● **EXERCISE DIRECTIONS**: Your task is to write out the complete listing exactly as it is shown.

● **AVAILABLE DATA**:
- - - -

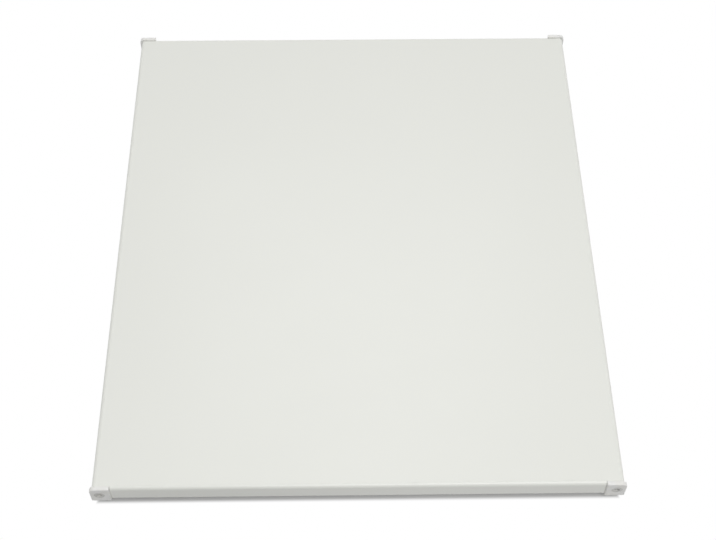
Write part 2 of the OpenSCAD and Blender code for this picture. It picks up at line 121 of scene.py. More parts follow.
class Net:
    """Adds nodes to one node tree."""

    def __init__(self, tree):
        self.tree = tree

    def node(self, kind, settings=None, inputs=None, output=0):
        """Adds a node: its settings come first, then the values or links of its sockets."""
        made = self.tree.nodes.new(kind)
        for name, value in (settings or {}).items():
            setattr(made, name, value)
        for key, value in (inputs or {}).items():
            for one in value if isinstance(value, list) else [value]:
                if isinstance(one, Wire):
                    self.tree.links.new(one.socket, made.inputs[key])
                else:
                    made.inputs[key].default_value = one
        return Wire(self, made.outputs[output]) if made.outputs else made

    def outputs(self, wire):
        """All outputs of the node that a wire comes from."""
        return {out.name: Wire(self, out) for out in wire.socket.node.outputs}

    def maths(self, operation, *values):
        return self.node("ShaderNodeMath", {"operation": operation}, dict(enumerate(values)))

    def larger(self, one, other):
        return self.maths("MAXIMUM", one, other)

    def smaller(self, one, other):
        return self.maths("MINIMUM", one, other)

    def length(self, one, other):
        """The length of a step that goes one way and then the other."""
        return (one * one + other * other) ** 0.5

    def rise(self, value, low, high):
        """Goes smoothly from 0 at low to 1 at high."""
        return self.node("ShaderNodeMapRange", {"interpolation_type": "SMOOTHSTEP"},
                         {"Value": value, "From Min": low, "From Max": high})

    def place(self):
        return self.node("ShaderNodeTexCoord", output="Object")

    def split(self, vector):
        return self.outputs(self.node("ShaderNodeSeparateXYZ", {}, {0: vector})).values()

    def join(self, x, y, z):
        return self.node("ShaderNodeCombineXYZ", {}, {0: x, 1: y, 2: z})

    def noise(self, vector, size, detail=2.0, rough=0.5):
        """Even noise from 0 to 1, whose bumps are about the given size apart."""
        return self.node("ShaderNodeTexNoise", {}, {"Vector": vector, "Scale": 1 / size,
                                                    "Detail": detail, "Roughness": rough})

    def tint(self, factor, one, other):
        """A colour that goes from one to other."""
        return self.node("ShaderNodeMix", {"data_type": "RGBA"},
                         {0: factor, 6: one, 7: other}, output=2)

    def bump(self, height, depth):
        return self.node("ShaderNodeBump", {}, {"Height": height, "Distance": depth})

    def emission(self, strength):
        return self.node("ShaderNodeEmission", {}, {"Color": WHITE, "Strength": strength})

    def either(self, share, one, other):
        """A surface that goes from one to other."""
        return self.node("ShaderNodeMixShader", {}, {0: share, 1: one, 2: other})

    def looked_at(self):
        """1 for what the camera sees straight on, in a reflection or through glass."""
        rays = self.outputs(self.node("ShaderNodeLightPath"))
        straight = self.larger(rays["Is Camera Ray"], rays["Is Glossy Ray"])
        return self.larger(straight, rays["Is Transmission Ray"])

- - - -

● **SOLUTION FOR THIS TASK**:
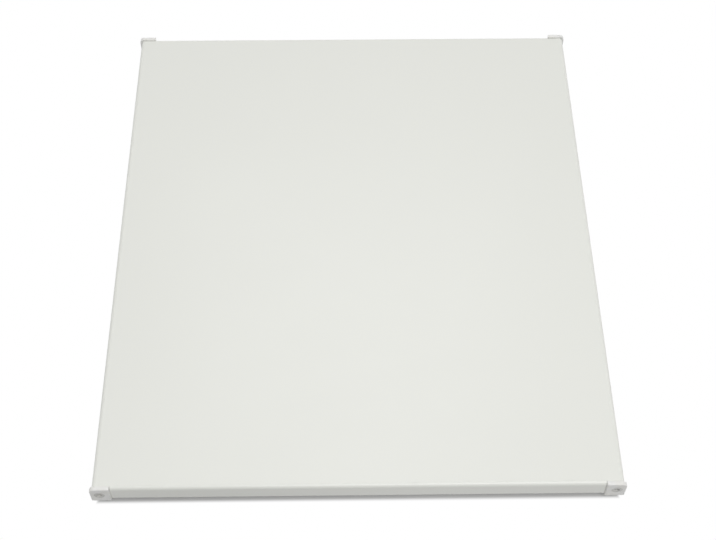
Write part 2 of the OpenSCAD and Blender code for this picture. It picks up at line 121 of scene.py. More parts follow.
class Net:
    """Adds nodes to one node tree."""

    def __init__(self, tree):
        self.tree = tree

    def node(self, kind, settings=None, inputs=None, output=0):
        """Adds a node: its settings come first, then the values or links of its sockets."""
        made = self.tree.nodes.new(kind)
        for name, value in (settings or {}).items():
            setattr(made, name, value)
        for key, value in (inputs or {}).items():
            for one in value if isinstance(value, list) else [value]:
                if isinstance(one, Wire):
                    self.tree.links.new(one.socket, made.inputs[key])
                else:
                    made.inputs[key].default_value = one
        return Wire(self, made.outputs[output]) if made.outputs else made

    def outputs(self, wire):
        """All outputs of the node that a wire comes from."""
        return {out.name: Wire(self, out) for out in wire.socket.node.outputs}

    def maths(self, operation, *values):
        return self.node("ShaderNodeMath", {"operation": operation}, dict(enumerate(values)))

    def larger(self, one, other):
        return self.maths("MAXIMUM", one, other)

    def smaller(self, one, other):
        return self.maths("MINIMUM", one, other)

    def length(self, one, other):
        """The length of a step that goes one way and then the other."""
        return (one * one + other * other) ** 0.5

    def rise(self, value, low, high):
        """Goes smoothly from 0 at low to 1 at high."""
        return self.node("ShaderNodeMapRange", {"interpolation_type": "SMOOTHSTEP"},
                         {"Value": value, "From Min": low, "From Max": high})

    def place(self):
        return self.node("ShaderNodeTexCoord", output="Object")

    def split(self, vector):
        return self.outputs(self.node("ShaderNodeSeparateXYZ", {}, {0: vector})).values()

    def join(self, x, y, z):
        return self.node("ShaderNodeCombineXYZ", {}, {0: x, 1: y, 2: z})

    def noise(self, vector, size, detail=2.0, rough=0.5):
        """Even noise from 0 to 1, whose bumps are about the given size apart."""
        return self.node("ShaderNodeTexNoise", {}, {"Vector": vector, "Scale": 1 / size,
                                                    "Detail": detail, "Roughness": rough})

    def tint(self, factor, one, other):
        """A colour that goes from one to other."""
        return self.node("ShaderNodeMix", {"data_type": "RGBA"},
                         {0: factor, 6: one, 7: other}, output=2)

    def bump(self, height, depth):
        return self.node("ShaderNodeBump", {}, {"Height": height, "Distance": depth})

    def emission(self, strength):
        return self.node("ShaderNodeEmission", {}, {"Color": WHITE, "Strength": strength})

    def either(self, share, one, other):
        """A surface that goes from one to other."""
        return self.node("ShaderNodeMixShader", {}, {0: share, 1: one, 2: other})

    def looked_at(self):
        """1 for what the camera sees straight on, in a reflection or through glass."""
        rays = self.outputs(self.node("ShaderNodeLightPath"))
        straight = self.larger(rays["Is Camera Ray"], rays["Is Glossy Ray"])
        return self.larger(straight, rays["Is Transmission Ray"])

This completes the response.